### Aim of the task
Reproduce exactly the lines from the line with "failed = [item.Label" through the line with "Vector(map(max, high, point))", both included, and no other lines.
════
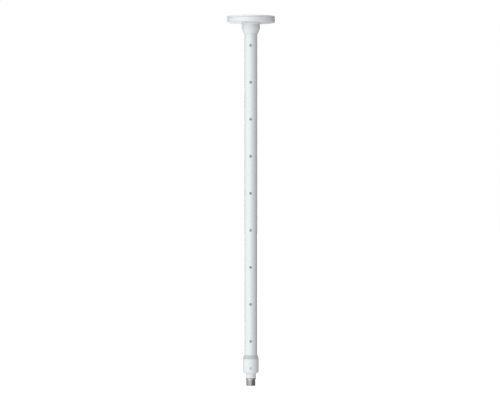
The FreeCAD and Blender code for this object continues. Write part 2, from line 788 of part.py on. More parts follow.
def make_connector_head():
    """The turned head that plugs into the tube's end and carries the jack in its stem."""
    body_bore = size.jack_body / 2 + size.fit_clearance
    match_seat = feed_bore_radius + size.match_sleeve_wall + size.fit_clearance
    ring_floor = spigot_radius - size.head_ring_section
    ring_half = size.head_ring_section / 2 + size.fit_clearance
    ring_level = flange_top + size.head_ring_depth
    seat_floor = jack_top + size.face_gap * 10
    head = turned("connector_head", 0, [
        (match_seat, spigot_top),
        (spigot_radius, spigot_top),
        (spigot_radius, ring_level + ring_half),
        (ring_floor, ring_level + ring_half),
        (ring_floor, ring_level - ring_half),
        (spigot_radius, ring_level - ring_half),
        (spigot_radius, flange_top),
        (flange_radius, flange_top),
        (flange_radius, flange_top - size.head_rim),
        (step_radius, flange_top - size.head_rim),
        (step_radius, flange_under),
        (stem_radius, flange_under),
        (stem_radius, stem_end),
        (body_bore, stem_end),
        (body_bore, seat_floor),
        (feed_bore_radius, seat_floor),
        (feed_bore_radius, match_sleeve_under),
        (match_seat, match_sleeve_under),
    ])
    flats = polygon_sketch(head, "flat", "YZ_Plane", [
        (flat_radius, stem_end + size.face_gap * 10),
        (stem_radius + size.face_gap, stem_end + size.face_gap * 10),
        (stem_radius + size.face_gap, collar_under - size.face_gap * 3),
        (flat_radius, collar_under - size.face_gap * 3),
    ])
    milled = cut(head, "PartDesign::Pocket", "flat_cut", flats, Type="ThroughAll", Midplane=True)
    repeat(head, "PartDesign::PolarPattern", "flats", milled, "Z_Axis", Angle=360, Occurrences=2)


def make_head_ring():
    """The O-ring that seals the connector head's spigot in the tube."""
    section = size.head_ring_section / 2
    ring = document.addObject("Part::Torus", "head_o_ring")
    ring.Label = "head_o_ring"
    ring.setExpression("Radius2", section.formula)
    ring.setExpression("Radius1", (spigot_radius + size.fit_clearance / 2 - section).formula)
    ring.setExpression(".Placement.Base.z", (flange_top + size.head_ring_depth).formula)
    nodes.append(ring)


def make_matching_section():
    """The brass sleeve and the PTFE bush round the feed rod: a short coaxial matching section."""
    length = size.match_sleeve_length
    turned("matching_sleeve", match_sleeve_under, hollow(
        feed_bore_radius, feed_bore_radius + size.match_sleeve_wall, length, 0))
    turned("feed_insulator", feed_rod_end, hollow(
        rod_radius + size.fit_clearance, feed_bore_radius - size.fit_clearance,
        match_sleeve_under - feed_rod_end + length, 0))


def make_jack():
    """The coaxial jack: gasket, threaded shell, insulator and slotted centre contact."""
    thread, shoulder = size.jack_thread / 2, size.jack_shoulder_diameter / 2
    body, mouth, bore = size.jack_body / 2, size.jack_mouth / 2, size.jack_bore / 2
    bevel = size.face_gap * 5
    shoulder_level = size.jack_thread_length
    turned("jack_gasket", shoulder_top, hollow(
        body + size.fit_clearance, shoulder, size.jack_gasket, 0))
    turned("jack_shell", nose, [
        (mouth, 0),
        (thread - bevel, 0),
        (thread, bevel),
        (thread, shoulder_level),
        (shoulder, shoulder_level),
        (shoulder, shoulder_level + size.jack_shoulder),
        (body, shoulder_level + size.jack_shoulder),
        (body, jack_top - nose),
        (bore, jack_top - nose),
        (bore, size.jack_mouth_depth),
        (mouth, size.jack_mouth_depth),
    ])
    contact = size.contact_diameter / 2
    turned("jack_insulator", insulator_under, hollow(
        contact + size.fit_clearance, bore - size.fit_clearance, jack_top - insulator_under, 0))
    socket, pin = size.contact_bore / 2, size.solder_pin / 2
    shoulder_rise = jack_top - nose
    pin_top = feed_rod_end - nose + size.rod_socket * 1.5
    socket_depth = size.contact_reach + size.jack_mouth_depth * 0.7
    tip = turned("jack_contact", nose, [
        (socket, size.contact_reach),
        (contact, size.contact_reach),
        (contact, shoulder_rise),
        (pin, shoulder_rise),
        (pin, pin_top),
        (0, pin_top),
        (0, socket_depth),
        (socket, socket_depth),
    ])
    half_slot = size.contact_slot / 2
    slot = polygon_sketch(tip, "slot", "XZ_Plane", [
        (-half_slot, size.contact_reach * 0.5),
        (half_slot, size.contact_reach * 0.5),
        (half_slot, size.contact_reach + size.contact_slot_length),
        (-half_slot, size.contact_reach + size.contact_slot_length),
    ])
    sawn = cut(tip, "PartDesign::Pocket", "slot_cut", slot, Type="ThroughAll", Midplane=True)
    repeat(tip, "PartDesign::PolarPattern", "slots", sawn, "Z_Axis", Angle=180, Occurrences=2)


# ---------------------------------------------------------------------------- build and write
def build():
    make_mounting_plate()
    make_hanger_screw()
    make_top_plug()
    make_plug_cross_pins()
    make_canopy()
    make_grip_ring()
    make_grub_screw(
        "canopy_grub_screw", dish_under - size.canopy_screw_depth,
        slide_radius + size.grub_tip_gap, neck_radius - size.grub_sink, OUTWARD_BACK,
    )
    make_radome_tube()
    make_spacer_screws()
    make_radiators()
    make_thread_sleeve()
    make_weather_seal()
    make_union_collar()
    make_grub_screw(
        "collar_grub_screw", grub_level,
        step_radius + size.grub_tip_gap, collar_radius - size.grub_sink, OUTWARD_FRONT,
    )
    make_slip_washer()
    make_connector_head()
    make_head_ring()
    make_matching_section()
    make_jack()


def check_document():
    """Stops if any object failed, or if a piece's shape is missing, broken or not made of solids."""
    document.recompute()
    failed = [item.Label for item in document.Objects if {"Invalid", "Error"} & set(item.State)]
    for node in nodes:
        shape = node.Shape
        if shape.isNull() or not shape.isValid() or not shape.Solids:
            failed.append(node.Label)
    if failed:
        raise RuntimeError(f"these objects failed: {failed}")


def write_parts():
    os.makedirs("parts", exist_ok=True)
    for node in nodes:
        node.Shape.exportStep(f"parts/{node.Label}.step")
        print(f"{node.Label:22s} {len(node.Shape.Solids)} solid(s) {node.Shape.Volume:10.2f} mm3")


build()
check_document()
write_parts()
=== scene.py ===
"""Looks of the ceiling-hung omnidirectional antenna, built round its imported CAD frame.

The frame is in metres: +Z up, the origin at the centre of the plate's ceiling face, the front towards -Y.
Profiles are written in millimetres, as (radius, height, rounding) corners in that same frame.
"""

import json
import math
from types import SimpleNamespace

import bmesh
import bpy
from mathutils import Matrix, Vector


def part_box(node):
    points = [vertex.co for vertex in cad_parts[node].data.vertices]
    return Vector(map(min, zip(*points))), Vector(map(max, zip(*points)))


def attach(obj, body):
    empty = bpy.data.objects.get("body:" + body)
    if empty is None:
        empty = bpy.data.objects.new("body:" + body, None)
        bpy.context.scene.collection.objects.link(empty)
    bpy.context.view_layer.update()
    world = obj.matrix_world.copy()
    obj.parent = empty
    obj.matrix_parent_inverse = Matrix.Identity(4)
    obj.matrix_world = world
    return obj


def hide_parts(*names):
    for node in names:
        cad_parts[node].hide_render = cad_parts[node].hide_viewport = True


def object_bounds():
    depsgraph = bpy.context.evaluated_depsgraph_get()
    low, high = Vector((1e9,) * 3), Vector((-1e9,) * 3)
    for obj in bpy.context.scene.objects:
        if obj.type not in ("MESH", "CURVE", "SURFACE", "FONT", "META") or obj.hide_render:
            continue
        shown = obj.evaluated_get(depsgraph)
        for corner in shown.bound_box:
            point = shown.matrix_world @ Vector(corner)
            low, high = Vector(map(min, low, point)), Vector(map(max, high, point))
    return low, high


MM = 0.001

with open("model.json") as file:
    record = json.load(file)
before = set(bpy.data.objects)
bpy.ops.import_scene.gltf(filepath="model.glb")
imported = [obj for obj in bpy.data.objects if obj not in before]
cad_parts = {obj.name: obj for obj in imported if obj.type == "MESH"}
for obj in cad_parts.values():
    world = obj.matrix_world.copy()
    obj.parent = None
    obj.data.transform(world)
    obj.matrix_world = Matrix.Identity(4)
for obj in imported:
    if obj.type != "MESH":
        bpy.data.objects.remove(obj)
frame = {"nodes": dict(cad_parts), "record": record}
cad_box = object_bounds()


# ---------------------------------------------------------------------------- places taken from the frame
def extent(node):
    """A CAD node's half width, top and bottom, in millimetres."""
    low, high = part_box(node)
    return SimpleNamespace(radius=high.x / MM, top=high.z / MM, bottom=low.z / MM)


def mount(name):
    return next(entry for entry in frame["record"]["mounts"] if entry["name"] == name)


def numbered(stem):
    """The frame's nodes called stem_1, stem_2 and so on, in that order."""
    names = [node for node in frame["nodes"] if node.startswith(f"{stem}_") and node.split("_")[-1].isdigit()]
    return sorted(names, key=lambda node: int(node.split("_")[-1]))


tube = extent("radome_tube")
plate = extent("mounting_plate")
canopy = extent("canopy")
seal = extent("weather_seal")
collar = extent("union_collar")
sleeve = extent("thread_sleeve")
head = extent("connector_head")
gasket = extent("jack_gasket")
shell = extent("jack_shell")
screw_levels = [(extent(node).top + extent(node).bottom) / 2 for node in numbered("spacer")]

# walls, gaps and depths that several pieces share, in millimetres
TUBE_WALL = 1.7
SLIDE_GAP = 0.15
FIT_GAP = 0.05
FACE_GAP = 0.1
SCREW_SINK = 0.45  # the spacer screws' faces lie this far below the tube's crest
JACK_BODY = 6.4
JACK_MOUTH_DEPTH = 9.2

# mesh detail, in millimetres
LONGEST = 20.0  # a straight stretch of a profile is divided into parts no longer than this
WELD = 1e-4  # vertices closer than this become one
ON_AXIS = 0.005  # a profile's point closer to the axis than this lies on it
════
### Completed exercise
    failed = [item.Label for item in document.Objects if {"Invalid", "Error"} & set(item.State)]
    for node in nodes:
        shape = node.Shape
        if shape.isNull() or not shape.isValid() or not shape.Solids:
            failed.append(node.Label)
    if failed:
        raise RuntimeError(f"these objects failed: {failed}")


def write_parts():
    os.makedirs("parts", exist_ok=True)
    for node in nodes:
        node.Shape.exportStep(f"parts/{node.Label}.step")
        print(f"{node.Label:22s} {len(node.Shape.Solids)} solid(s) {node.Shape.Volume:10.2f} mm3")


build()
check_document()
write_parts()
=== scene.py ===
"""Looks of the ceiling-hung omnidirectional antenna, built round its imported CAD frame.

The frame is in metres: +Z up, the origin at the centre of the plate's ceiling face, the front towards -Y.
Profiles are written in millimetres, as (radius, height, rounding) corners in that same frame.
"""

import json
import math
from types import SimpleNamespace

import bmesh
import bpy
from mathutils import Matrix, Vector


def part_box(node):
    points = [vertex.co for vertex in cad_parts[node].data.vertices]
    return Vector(map(min, zip(*points))), Vector(map(max, zip(*points)))


def attach(obj, body):
    empty = bpy.data.objects.get("body:" + body)
    if empty is None:
        empty = bpy.data.objects.new("body:" + body, None)
        bpy.context.scene.collection.objects.link(empty)
    bpy.context.view_layer.update()
    world = obj.matrix_world.copy()
    obj.parent = empty
    obj.matrix_parent_inverse = Matrix.Identity(4)
    obj.matrix_world = world
    return obj


def hide_parts(*names):
    for node in names:
        cad_parts[node].hide_render = cad_parts[node].hide_viewport = True


def object_bounds():
    depsgraph = bpy.context.evaluated_depsgraph_get()
    low, high = Vector((1e9,) * 3), Vector((-1e9,) * 3)
    for obj in bpy.context.scene.objects:
        if obj.type not in ("MESH", "CURVE", "SURFACE", "FONT", "META") or obj.hide_render:
            continue
        shown = obj.evaluated_get(depsgraph)
        for corner in shown.bound_box:
            point = shown.matrix_world @ Vector(corner)
            low, high = Vector(map(min, low, point)), Vector(map(max, high, point))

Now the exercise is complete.